Read on to find out more than you ever wanted to know about DIY alcohol so nasty it's more like a weapon, and various other homemade drug "solutions" that have altered everyone from bored suburban kids to ISIS militants.
Jenkem: Really Good Snizzle That Gets You High AF But Just FYI Is Made From Wee And Poo
There are industry standards, no matter how harrowing the endeavor in question might be. Drug mules, for example, at least empty their colons before putting their stashes up in them, for practical purposes as much as sanitary ones. But when you're dealing with jenkem, described by this article as an inhalant used in very poor parts of the world ... and in the New York prison system ... as a cheap high, all bets are off.
Author and former prisoner Daniel Ginis describes the substance thus: "To make it takes guts -- literally. You just need a bottle to fill with piss and sh*t, time to let it ferment and methane gas to form, and the courage to inhale it."
No word on what kind of high this produces, but it's obviously not great, because jenkem use and production are rare. "While I did watch a mentally ill man collect the raw materials for jenkem in a dormitory once, it was certainly not a common sight," Ginis writes, apparently by way of reassurance.

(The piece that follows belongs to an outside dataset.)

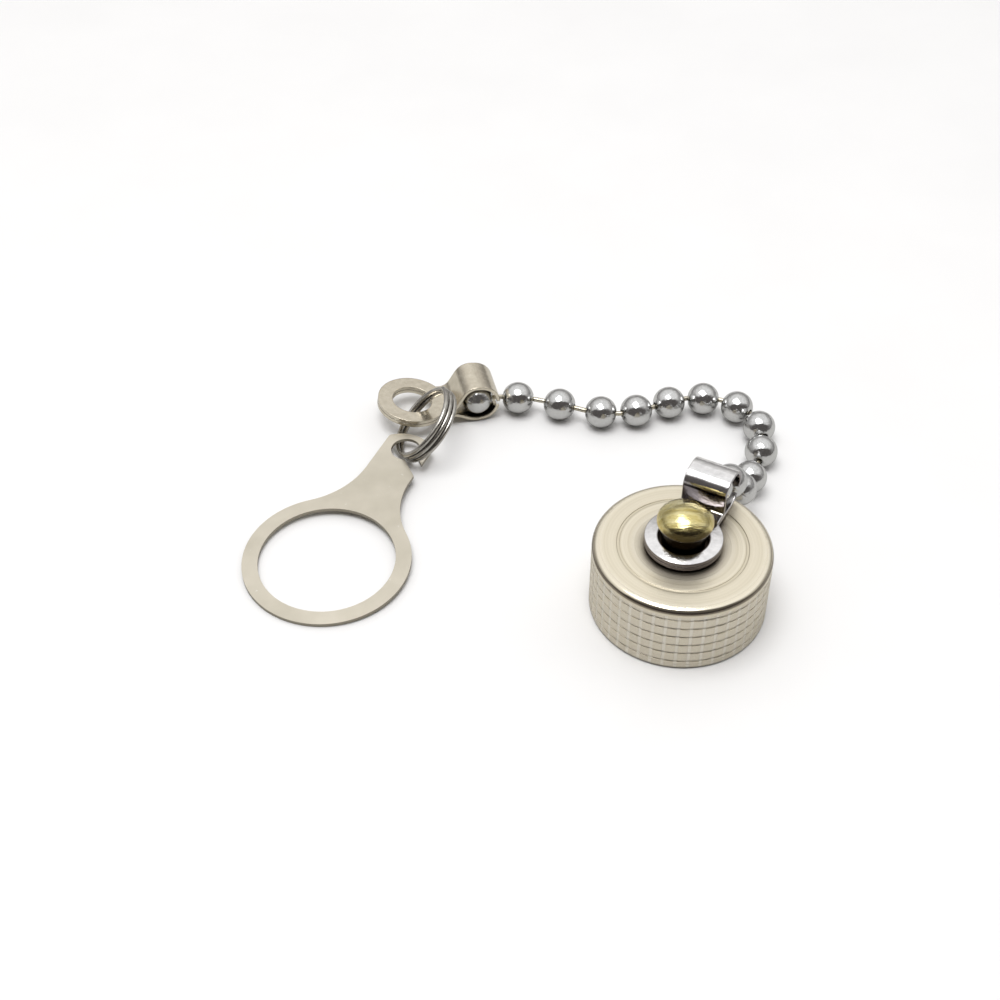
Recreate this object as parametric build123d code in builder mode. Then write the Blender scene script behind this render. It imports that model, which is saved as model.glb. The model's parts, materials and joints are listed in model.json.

Crotch-Brewed Beer: Alcoholic Face Sitting Without All The Genitals
Products (intoxicating or not) made with human body fluids aren't unheard of. In 2011, for example, British ice cream makers made headlines when they tried to launch Baby Gaga, a product crafted from meticulously screened breast milk.
In 2016, a Polish brewery decided to take it a step further by attempting to fund a beer derived from vaginal yeast. "Yoni" is the Sanskrit term for vagina, and the company in question, The Order of Yoni, sought to germinate their DIY product, Bottled Instinct, from the loins of Czech model Alexandra Brendlova, pictured above with the beer. (“We selected a beautiful, very intelligent woman for our first beer, and she personifies beauty, intelligence and will be an inspiration for our future models," a spokesperson said).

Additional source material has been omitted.